В дополнение к четким правилам такого рода, в совокупность средств, с помощью которых наша робототехническая система будет модифицировать свою работу, могут быть включены и некоторые случайные элементы. Возможно, эти случайные составляющие будут вноситься посредством каких-нибудь физических процессов — например, такого квантово-механического процесса, как распад ядер радиоактивных атомов. На практике при конструировании искусственных вычислительных устройств имеет место тенденция к введению какой-либо вычислительной процедуры, результат вычисления в которой является случайным по существу (иначе такой результат называют псевдослучайным), хотя на деле он полностью определяется детерминистским характером самого вычисления (см.). С описанным способом тесно связан другой, суть которого заключается в точном указании момента времени, в который производится вызов «случайной» величины, и введении затем этого момента времени в сложную вычислительную процедуру, которая и сама является, по существу, хаотической системой, вследствие чего малейшие изменения во времени дают эффективно непредсказуемые различия в результатах, а сами результаты становятся эффективно случайными. Хотя, строго говоря, наличие случайных компонентов и выводит наши процедуры за рамки определения «операции машины Тьюринга», каких-то существенных изменений это за собой не влечет. В том, что касается функционирования нашего робота, случайным входным данным на практике оказываются эквивалентны псевдослучайные, а псевдослучайные входные данные ничуть не противоречат возможностям машины Тьюринга.
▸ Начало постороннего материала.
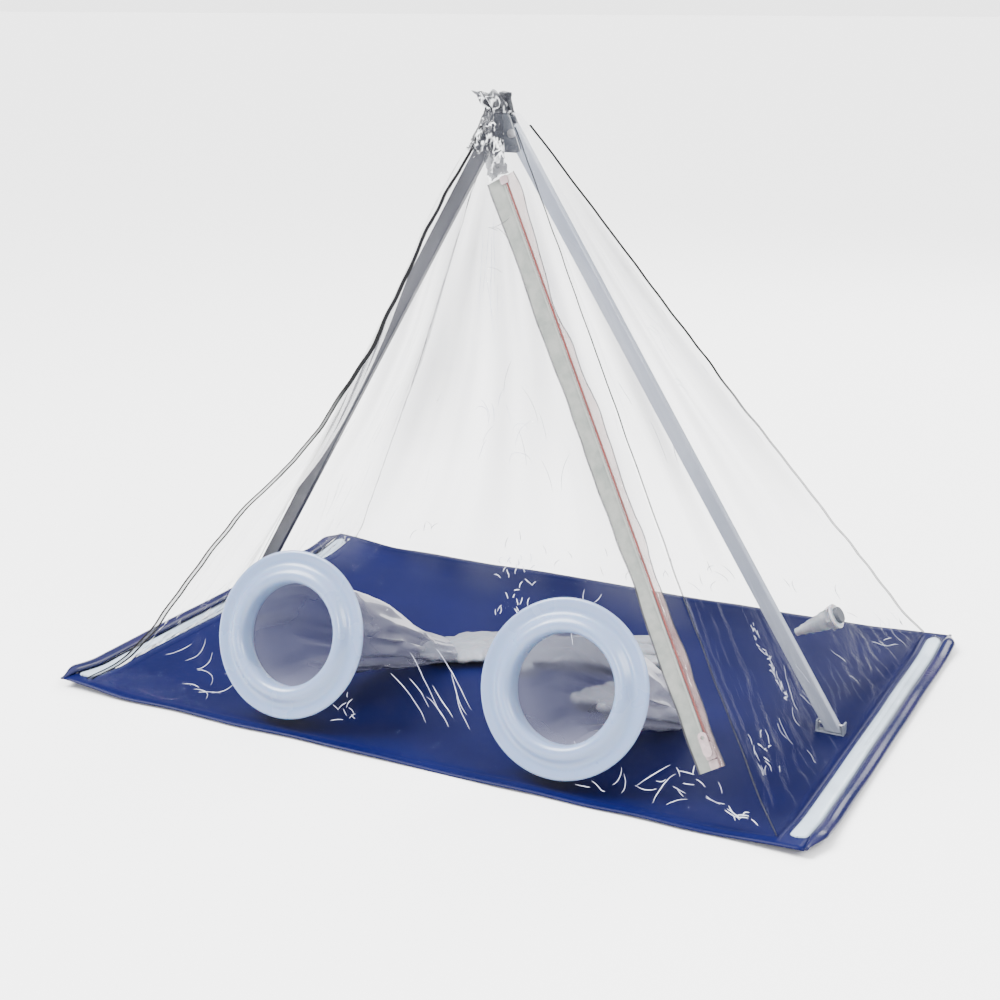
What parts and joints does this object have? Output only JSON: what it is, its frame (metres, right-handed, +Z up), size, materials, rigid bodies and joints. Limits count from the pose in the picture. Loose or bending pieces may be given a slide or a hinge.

«Ну и что, что на практике случайные входные данные не отличаются от псевдослучайных? — заметит дотошный читатель. — Принципиальная-то разница между ними есть». На более раннем этапе нашего исследования (см., в частности, 3.4) нас и в самом деле занимало то, чего математики могут достичь в принципе, вне зависимости от их практических возможностей. Более того, в определенных математических ситуациях проблему можно решить исключительно с помощью действительно случайных входных данных, никакие псевдослучайные заместители для этого не годятся. Подобные ситуации возникают, когда проблема подразумевает наличие некоего «состязательного» элемента, как часто бывает, например, в теории игр и криптографии. В некоторых видах «игр на двоих» оптимальная стратегия для каждого из игроков включает в себя, помимо прочего, и полностью случайную составляющую. Любое сколько-нибудь последовательное пренебрежение одним из игроков необходимым для построения оптимальной стратегии элементом случайности позволяет другому игроку на протяжении достаточно длинной серии игр получить преимущество — по крайней мере, в принципе. Преимущество может быть достигнуто и в том случае, если противнику каким-то образом удалось составить достаточно достоверное представление о природе псевдослучайной (или иной) стратегии, используемой первым игроком вместо требуемой случайной. Аналогичным образом дело обстоит и в криптографии, где надежность кода напрямую зависит от того, насколько случайной является применяемая последовательность цифр. Если эта последовательность генерируется не истинно случайным образом, а посредством какого-либо псевдослучайного процесса, то, как и в случае с играми, этот процесс может в точности воспроизвести кто угодно, в том числе и потенциальный взломщик.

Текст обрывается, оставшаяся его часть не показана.